Quantum computing is 50 years away, at least. That's if we can ever design a proper Quantum gate. At the moment we're playing with things like ultra cold quantum gases, seeing if we can use the superposition state of quantum vortices (flows clockwise and anticlockwise at the same time) in Bose Einstein Condensates to make quantum bits. We're only scratching at the surface of Q Comps, quantum encryption is something we can already do, sort of... the best we have at the moment is classical encryption combined with quantum key distribution. You need the key to break the code and as you cannot measure a quantum key without destroying it, the key provides the security, not the actual classical encryption.
I'm afraid I also disagree with you. You've got to assume that everyone is tech-aware on this site so links to Google Apps are superfluous, and even if not, if your article is overloaded with links, you need to separate the wheat from the chaff. Just because you can think of an appropriate link, doesn't mean you *have* to use it.

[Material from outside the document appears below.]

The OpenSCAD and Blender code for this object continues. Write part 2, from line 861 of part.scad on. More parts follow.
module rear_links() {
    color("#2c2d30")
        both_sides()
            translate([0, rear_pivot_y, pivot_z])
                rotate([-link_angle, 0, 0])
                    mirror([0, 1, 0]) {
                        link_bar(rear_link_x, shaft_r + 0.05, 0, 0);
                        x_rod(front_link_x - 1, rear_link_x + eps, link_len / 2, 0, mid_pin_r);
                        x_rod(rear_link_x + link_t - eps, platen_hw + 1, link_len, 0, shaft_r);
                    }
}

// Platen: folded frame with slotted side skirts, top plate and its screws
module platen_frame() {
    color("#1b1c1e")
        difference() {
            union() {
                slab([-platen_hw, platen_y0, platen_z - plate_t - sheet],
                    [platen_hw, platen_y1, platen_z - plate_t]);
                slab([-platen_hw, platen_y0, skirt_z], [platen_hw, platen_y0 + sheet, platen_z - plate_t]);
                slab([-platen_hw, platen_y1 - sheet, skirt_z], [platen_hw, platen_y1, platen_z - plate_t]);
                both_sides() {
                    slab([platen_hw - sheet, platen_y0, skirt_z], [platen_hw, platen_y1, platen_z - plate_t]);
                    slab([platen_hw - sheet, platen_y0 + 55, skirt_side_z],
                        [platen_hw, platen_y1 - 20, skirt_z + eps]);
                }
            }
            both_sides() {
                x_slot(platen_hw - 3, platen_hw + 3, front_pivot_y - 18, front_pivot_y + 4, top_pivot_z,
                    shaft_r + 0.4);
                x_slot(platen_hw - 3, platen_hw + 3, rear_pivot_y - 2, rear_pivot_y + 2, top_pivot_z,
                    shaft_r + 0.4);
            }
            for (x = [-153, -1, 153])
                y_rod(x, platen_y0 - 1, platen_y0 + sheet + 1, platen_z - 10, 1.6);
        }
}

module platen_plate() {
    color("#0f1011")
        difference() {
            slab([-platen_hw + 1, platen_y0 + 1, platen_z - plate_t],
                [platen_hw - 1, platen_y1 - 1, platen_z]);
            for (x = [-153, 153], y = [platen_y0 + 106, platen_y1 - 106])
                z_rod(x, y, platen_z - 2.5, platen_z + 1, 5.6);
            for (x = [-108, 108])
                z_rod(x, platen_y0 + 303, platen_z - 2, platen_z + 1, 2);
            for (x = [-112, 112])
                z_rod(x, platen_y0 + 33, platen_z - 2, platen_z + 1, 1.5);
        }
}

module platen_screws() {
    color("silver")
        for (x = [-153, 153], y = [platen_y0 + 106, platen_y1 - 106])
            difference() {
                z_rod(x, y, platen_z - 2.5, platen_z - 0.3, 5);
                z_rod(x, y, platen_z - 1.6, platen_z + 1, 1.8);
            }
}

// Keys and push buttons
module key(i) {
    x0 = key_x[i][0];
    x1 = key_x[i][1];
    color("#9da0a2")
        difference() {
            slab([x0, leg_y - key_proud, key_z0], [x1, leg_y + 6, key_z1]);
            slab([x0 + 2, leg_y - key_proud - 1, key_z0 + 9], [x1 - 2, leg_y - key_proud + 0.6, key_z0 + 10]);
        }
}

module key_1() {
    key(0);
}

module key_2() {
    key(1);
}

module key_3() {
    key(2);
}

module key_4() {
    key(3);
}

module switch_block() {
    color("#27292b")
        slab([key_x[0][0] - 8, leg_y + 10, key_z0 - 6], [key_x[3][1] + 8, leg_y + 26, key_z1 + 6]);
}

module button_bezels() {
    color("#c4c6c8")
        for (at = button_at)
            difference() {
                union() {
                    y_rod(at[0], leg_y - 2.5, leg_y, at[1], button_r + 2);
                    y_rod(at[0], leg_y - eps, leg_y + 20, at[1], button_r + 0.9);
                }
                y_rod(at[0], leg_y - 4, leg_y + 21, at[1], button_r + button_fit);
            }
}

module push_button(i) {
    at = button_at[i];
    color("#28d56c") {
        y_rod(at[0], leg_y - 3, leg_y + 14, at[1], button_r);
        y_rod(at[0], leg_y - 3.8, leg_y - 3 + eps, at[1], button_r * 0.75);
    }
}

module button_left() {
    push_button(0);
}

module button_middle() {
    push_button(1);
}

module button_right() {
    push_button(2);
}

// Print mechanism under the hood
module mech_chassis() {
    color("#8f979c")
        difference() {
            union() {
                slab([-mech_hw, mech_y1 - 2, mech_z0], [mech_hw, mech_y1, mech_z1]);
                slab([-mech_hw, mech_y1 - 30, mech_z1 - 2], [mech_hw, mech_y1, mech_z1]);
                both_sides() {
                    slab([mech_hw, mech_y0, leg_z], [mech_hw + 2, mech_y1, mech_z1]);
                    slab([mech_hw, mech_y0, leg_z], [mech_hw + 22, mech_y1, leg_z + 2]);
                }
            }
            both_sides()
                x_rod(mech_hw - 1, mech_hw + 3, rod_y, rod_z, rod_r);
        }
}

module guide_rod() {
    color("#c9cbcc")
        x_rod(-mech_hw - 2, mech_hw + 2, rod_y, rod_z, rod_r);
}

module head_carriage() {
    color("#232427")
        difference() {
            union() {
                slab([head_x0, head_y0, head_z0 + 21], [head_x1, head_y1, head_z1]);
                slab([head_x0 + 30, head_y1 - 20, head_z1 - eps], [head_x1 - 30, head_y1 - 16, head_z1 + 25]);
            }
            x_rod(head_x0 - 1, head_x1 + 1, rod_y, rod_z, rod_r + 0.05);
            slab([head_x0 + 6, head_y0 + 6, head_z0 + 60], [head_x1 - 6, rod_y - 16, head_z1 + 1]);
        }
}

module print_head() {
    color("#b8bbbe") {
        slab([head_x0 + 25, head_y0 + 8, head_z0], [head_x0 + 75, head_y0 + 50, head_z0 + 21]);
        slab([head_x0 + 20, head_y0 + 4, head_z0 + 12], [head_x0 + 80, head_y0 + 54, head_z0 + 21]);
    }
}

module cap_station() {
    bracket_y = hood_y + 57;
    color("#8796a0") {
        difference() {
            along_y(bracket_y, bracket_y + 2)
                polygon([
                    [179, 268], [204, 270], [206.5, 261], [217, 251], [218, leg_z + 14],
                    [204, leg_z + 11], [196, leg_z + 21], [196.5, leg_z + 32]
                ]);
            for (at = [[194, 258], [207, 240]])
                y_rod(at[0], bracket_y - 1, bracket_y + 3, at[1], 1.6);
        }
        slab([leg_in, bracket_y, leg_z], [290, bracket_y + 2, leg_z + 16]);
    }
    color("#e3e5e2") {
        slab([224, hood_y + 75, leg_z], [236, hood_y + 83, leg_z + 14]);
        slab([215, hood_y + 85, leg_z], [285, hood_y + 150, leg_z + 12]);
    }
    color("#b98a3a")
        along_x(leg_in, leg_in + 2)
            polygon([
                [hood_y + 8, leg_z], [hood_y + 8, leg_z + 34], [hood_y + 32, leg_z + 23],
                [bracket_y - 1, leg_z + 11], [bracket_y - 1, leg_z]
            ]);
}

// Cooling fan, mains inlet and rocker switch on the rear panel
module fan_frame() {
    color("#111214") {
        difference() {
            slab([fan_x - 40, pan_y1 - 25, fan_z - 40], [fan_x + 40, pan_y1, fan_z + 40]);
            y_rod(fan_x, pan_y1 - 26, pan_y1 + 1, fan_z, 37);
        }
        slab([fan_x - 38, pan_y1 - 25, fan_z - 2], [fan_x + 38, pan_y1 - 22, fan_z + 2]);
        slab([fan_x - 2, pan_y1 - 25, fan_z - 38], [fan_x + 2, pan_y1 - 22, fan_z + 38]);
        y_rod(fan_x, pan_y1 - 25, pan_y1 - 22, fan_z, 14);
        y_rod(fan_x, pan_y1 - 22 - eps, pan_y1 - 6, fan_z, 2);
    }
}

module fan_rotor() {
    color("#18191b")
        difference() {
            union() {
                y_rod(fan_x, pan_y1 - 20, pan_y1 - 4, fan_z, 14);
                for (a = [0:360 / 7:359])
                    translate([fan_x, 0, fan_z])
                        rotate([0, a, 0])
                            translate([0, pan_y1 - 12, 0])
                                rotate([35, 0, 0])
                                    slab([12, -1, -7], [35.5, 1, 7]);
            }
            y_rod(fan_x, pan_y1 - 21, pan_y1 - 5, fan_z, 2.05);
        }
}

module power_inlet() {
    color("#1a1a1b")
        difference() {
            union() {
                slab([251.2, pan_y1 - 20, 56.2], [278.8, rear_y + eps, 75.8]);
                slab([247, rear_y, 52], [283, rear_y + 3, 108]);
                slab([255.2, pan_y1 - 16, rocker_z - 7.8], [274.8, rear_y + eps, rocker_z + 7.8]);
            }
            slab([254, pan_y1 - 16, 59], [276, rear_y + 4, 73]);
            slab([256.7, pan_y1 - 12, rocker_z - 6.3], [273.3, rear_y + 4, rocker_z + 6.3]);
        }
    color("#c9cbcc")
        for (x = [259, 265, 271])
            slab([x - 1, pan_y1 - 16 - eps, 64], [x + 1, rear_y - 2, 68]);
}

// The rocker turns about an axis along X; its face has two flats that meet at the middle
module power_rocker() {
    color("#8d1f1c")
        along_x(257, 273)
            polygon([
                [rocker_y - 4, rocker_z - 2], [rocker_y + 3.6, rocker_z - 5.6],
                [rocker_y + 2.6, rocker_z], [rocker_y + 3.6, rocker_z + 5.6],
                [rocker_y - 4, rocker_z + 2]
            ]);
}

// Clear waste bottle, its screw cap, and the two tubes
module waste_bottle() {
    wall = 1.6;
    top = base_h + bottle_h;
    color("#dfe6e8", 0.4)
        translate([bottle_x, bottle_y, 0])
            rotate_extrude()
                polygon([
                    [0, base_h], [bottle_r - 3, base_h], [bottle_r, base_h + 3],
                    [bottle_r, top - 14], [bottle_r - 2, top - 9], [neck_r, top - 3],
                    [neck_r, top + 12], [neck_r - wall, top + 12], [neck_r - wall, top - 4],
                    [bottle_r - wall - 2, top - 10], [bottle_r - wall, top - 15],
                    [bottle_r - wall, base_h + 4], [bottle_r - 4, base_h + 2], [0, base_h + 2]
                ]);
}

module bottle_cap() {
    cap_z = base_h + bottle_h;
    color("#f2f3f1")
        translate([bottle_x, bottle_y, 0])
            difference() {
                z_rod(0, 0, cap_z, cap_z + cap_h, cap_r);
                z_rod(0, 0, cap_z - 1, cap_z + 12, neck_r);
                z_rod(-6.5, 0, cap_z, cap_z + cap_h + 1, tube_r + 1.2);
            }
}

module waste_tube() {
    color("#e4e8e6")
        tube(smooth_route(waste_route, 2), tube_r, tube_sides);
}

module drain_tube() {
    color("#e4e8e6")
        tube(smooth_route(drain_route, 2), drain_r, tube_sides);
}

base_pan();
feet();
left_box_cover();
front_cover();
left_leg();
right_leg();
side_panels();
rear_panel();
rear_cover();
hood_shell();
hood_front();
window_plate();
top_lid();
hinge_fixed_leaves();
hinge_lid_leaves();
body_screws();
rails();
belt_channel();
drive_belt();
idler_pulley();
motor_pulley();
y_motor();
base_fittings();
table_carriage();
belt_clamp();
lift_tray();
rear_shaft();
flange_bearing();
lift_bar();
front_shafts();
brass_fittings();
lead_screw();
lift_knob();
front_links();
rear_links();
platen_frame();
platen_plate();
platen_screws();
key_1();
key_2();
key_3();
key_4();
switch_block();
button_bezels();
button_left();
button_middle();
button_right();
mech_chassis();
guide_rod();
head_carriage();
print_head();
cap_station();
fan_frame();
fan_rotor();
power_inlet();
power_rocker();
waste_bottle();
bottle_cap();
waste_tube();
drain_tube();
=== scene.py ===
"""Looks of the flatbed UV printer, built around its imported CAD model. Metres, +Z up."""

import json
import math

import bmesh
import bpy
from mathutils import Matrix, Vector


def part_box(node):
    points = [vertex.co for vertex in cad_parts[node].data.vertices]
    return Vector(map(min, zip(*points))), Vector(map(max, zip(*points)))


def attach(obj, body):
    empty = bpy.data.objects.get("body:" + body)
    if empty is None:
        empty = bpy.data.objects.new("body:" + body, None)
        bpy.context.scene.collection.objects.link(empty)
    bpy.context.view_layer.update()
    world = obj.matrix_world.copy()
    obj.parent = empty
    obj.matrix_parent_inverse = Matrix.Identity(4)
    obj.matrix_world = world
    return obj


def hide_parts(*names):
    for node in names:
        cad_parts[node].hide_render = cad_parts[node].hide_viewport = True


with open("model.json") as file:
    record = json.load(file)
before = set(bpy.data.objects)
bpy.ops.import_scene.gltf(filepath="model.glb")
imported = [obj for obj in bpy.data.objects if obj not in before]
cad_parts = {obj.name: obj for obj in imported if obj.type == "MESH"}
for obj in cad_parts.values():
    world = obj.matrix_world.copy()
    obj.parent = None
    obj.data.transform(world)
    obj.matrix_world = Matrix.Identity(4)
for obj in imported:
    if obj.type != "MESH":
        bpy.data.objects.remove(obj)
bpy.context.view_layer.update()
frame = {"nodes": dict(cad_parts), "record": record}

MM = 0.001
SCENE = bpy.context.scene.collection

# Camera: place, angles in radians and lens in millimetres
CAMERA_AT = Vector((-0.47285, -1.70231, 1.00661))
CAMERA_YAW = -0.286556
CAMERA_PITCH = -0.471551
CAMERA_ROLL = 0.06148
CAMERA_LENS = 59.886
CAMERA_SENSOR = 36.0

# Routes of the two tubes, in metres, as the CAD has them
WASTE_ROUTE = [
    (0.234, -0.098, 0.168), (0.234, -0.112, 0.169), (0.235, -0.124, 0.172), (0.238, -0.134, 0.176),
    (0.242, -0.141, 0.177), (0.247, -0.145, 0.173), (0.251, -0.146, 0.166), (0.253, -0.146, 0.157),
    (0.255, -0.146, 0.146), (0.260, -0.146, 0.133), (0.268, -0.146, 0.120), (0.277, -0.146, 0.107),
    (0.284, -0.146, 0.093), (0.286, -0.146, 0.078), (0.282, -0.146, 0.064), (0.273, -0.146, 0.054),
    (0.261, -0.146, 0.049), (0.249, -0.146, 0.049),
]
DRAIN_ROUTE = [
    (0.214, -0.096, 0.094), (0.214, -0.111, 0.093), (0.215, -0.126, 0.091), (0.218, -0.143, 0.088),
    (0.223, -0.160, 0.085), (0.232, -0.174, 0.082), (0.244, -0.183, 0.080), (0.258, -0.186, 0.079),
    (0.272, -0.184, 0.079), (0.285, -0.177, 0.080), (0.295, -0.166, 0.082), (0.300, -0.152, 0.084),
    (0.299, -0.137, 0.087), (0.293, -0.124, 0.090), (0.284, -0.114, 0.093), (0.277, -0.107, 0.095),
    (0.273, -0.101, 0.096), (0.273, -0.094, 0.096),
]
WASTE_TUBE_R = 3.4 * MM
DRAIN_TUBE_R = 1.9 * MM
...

But my biggest gripe (and it's not just with your article) is that, periodically, a subject is discussed in the forums, that BT eventually picks up on for an article. Fair enough that it takes time to write the article and to schedule it, but either the discussions ought to redirect to the forum thread, or at least provide a link at the very start. The regulars in General>Serious aren't going to repeat their comments here....

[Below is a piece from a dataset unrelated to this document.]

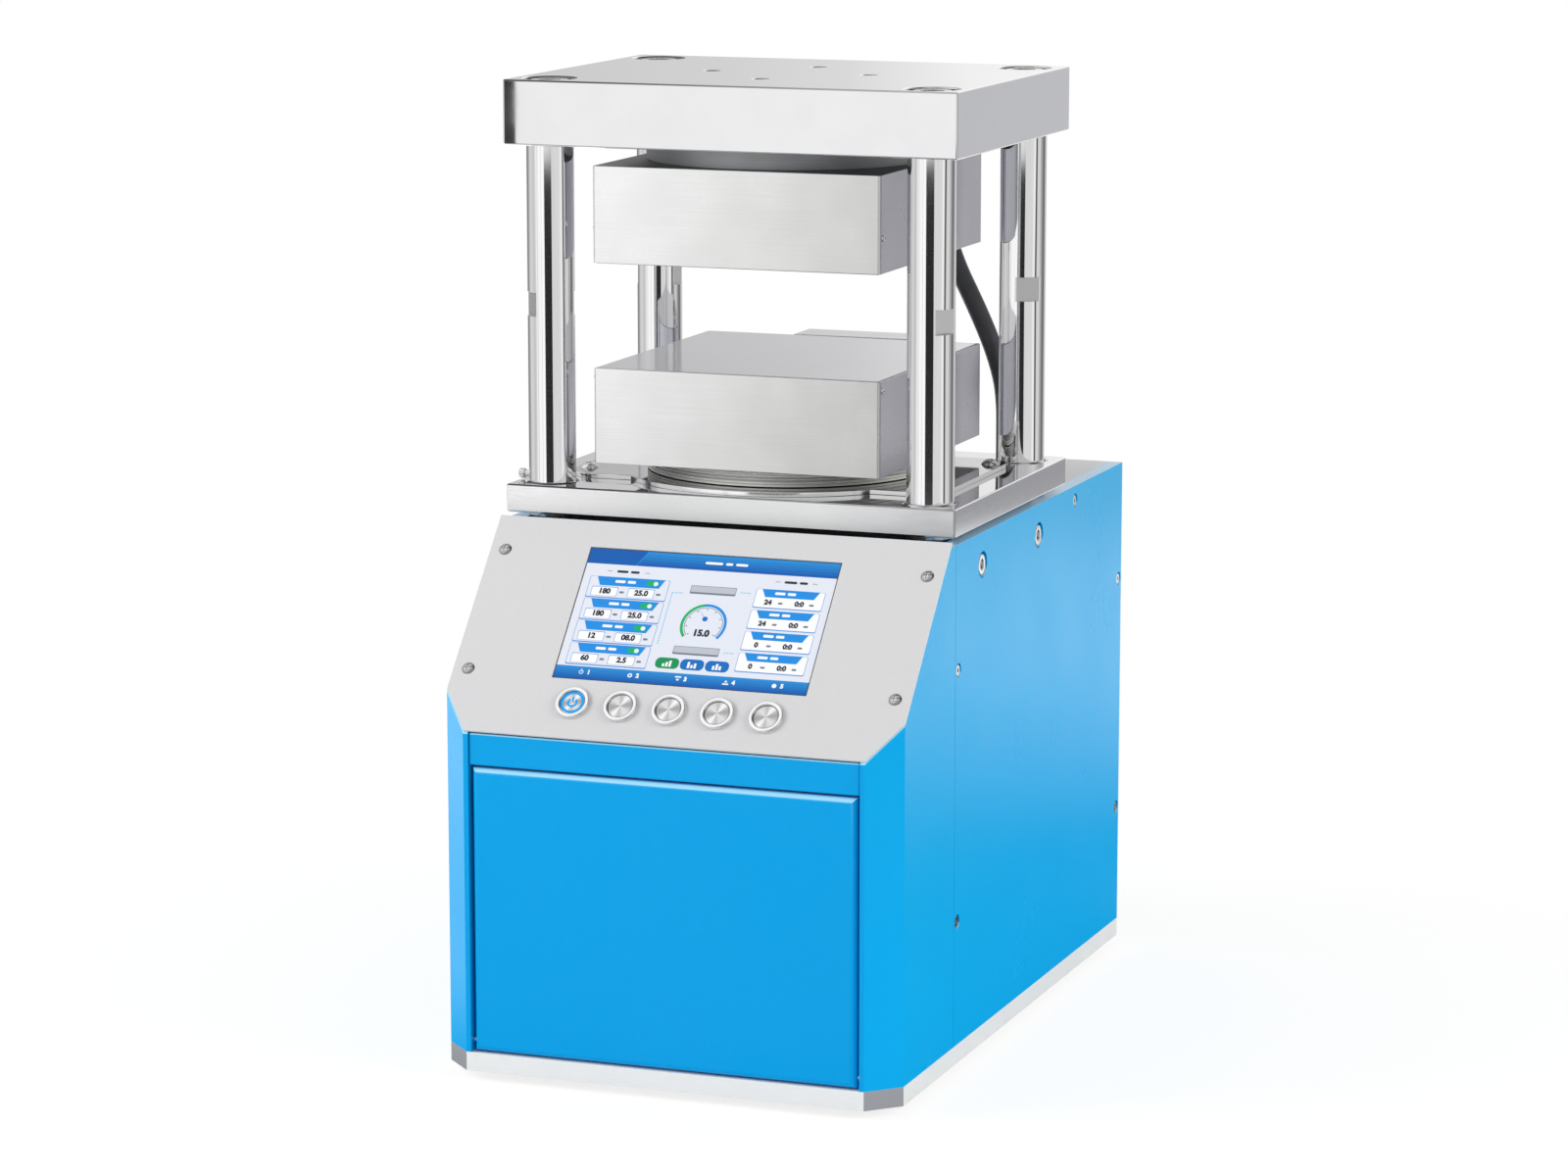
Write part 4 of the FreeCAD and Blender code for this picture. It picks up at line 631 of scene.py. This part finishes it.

Great drama, and food for thought.
This one is nothing to do with terrorism, and most of the anti-terror legislation is nothing to do with terrorism either. It's all about controlling the population. Every time they need to get through a controversial bill they send the tanks to Heathrow for an "imminent" attack, so the same will probably happen here.
If Britain had lost the second world war the politicians would have been over the moon with all that extra bureaucracy the Germans would have brought with them, it's a wonder they fought so hard to stop them.